O segundo, e mais grave, é a impossibilidade de negociar o acordo de não persecução penal de maneira justa no ambiente da investigação preliminar, cujo espaço defensivo é bastante limitado.  Se o inquérito policial é um procedimento em que não há contraditório assegurado (participação das partes), desenvolvido exclusivamente pela autoridade policial (ou o Ministério Público, isoladamente ou em conjunto), se mantendo o investigado inerte durante o procedimento, chegaria no momento de negociar sem nenhum elemento informativo a seu favor.

Sob essa ótica a investigação defensiva se revela essencial. Não se esquece que a Constituição Federal estabelece a presunção de inocência e que o ônus da prova é do órgão acusador. Portanto, se o investigado quiser negociar de modo equilibrado, deverá ter elementos suficientes para a barganha. E eles não serão fornecidos pela autoridade policial nem pelo Ministério Público.

É neste cenário que a investigação defensiva passa a ser um mecanismo essencial para a defesa, seja da pessoa jurídica ou física, principalmente após regulamentada a partir de 2018, por meio do provimento nº 188/2018 do Conselho Federal da Ordem dos Advogados do Brasil.

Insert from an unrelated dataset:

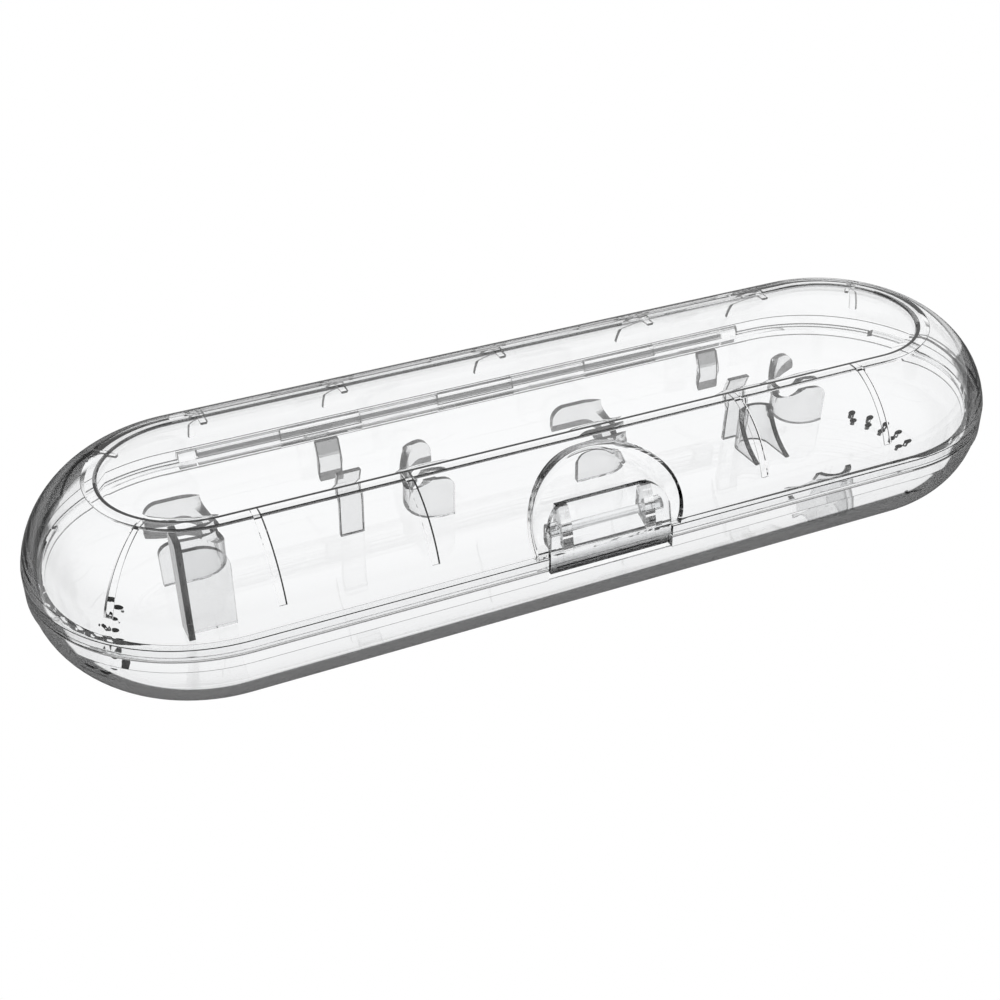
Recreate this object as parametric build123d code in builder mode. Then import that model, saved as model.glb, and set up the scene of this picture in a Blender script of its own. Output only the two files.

Como espécie do gênero da investigação defensiva, pode-se mencionar as investigações internas de pessoas jurídicas, a investigação auxiliar promovida pela vítima (em auxílio à acusação) e também a investigação defensiva propriamente dita, promovida em favor do investigado, como contraponto ao esforço investigatório do estado com a finalidade de promover a acusação.

O Supremo Tribunal Federal já reconheceu a validade da investigação direta pela defesa, conforme voto do Ministro Gilmar Mendes na PET 7612/DF, ao afirmar que as medidas “encontram guarida nas garantias fundamentais à assistência técnica, ao contraditório e à ampla defesa, aplicáveis inclusive no âmbito administrativo” (art. 5º, LXIII e LV, da CF/88).

O desenvolvimento das diligências não vedadas por lei diretamente pelo advogado encontra justificativa por conta das diversas finalidades na etapa preliminar: fundamentar decisão de arquivamento do inquérito; auxiliar investigação na qualidade de vítima; obter decisão de absolvição sumária ou, ainda, ter elementos para negociar o acordo de não persecução penal em maior paridade com a acusação, que estará imbuída do caderno investigatório entregue pela autoridade policial ou por ela produzido.

Assim, é imprescindível que todos que atuam na justiça criminal passem a refletir sobre as novas estratégias processuais, dentre elas a possibilidade de a defesa realizar investigações, seja na etapa preliminar, no curso processual ou até mesmo na etapa recursal. Já diziam, há muito tempo, que camarão que dorme, a onda leva. Eis a nova máxima do processo penal.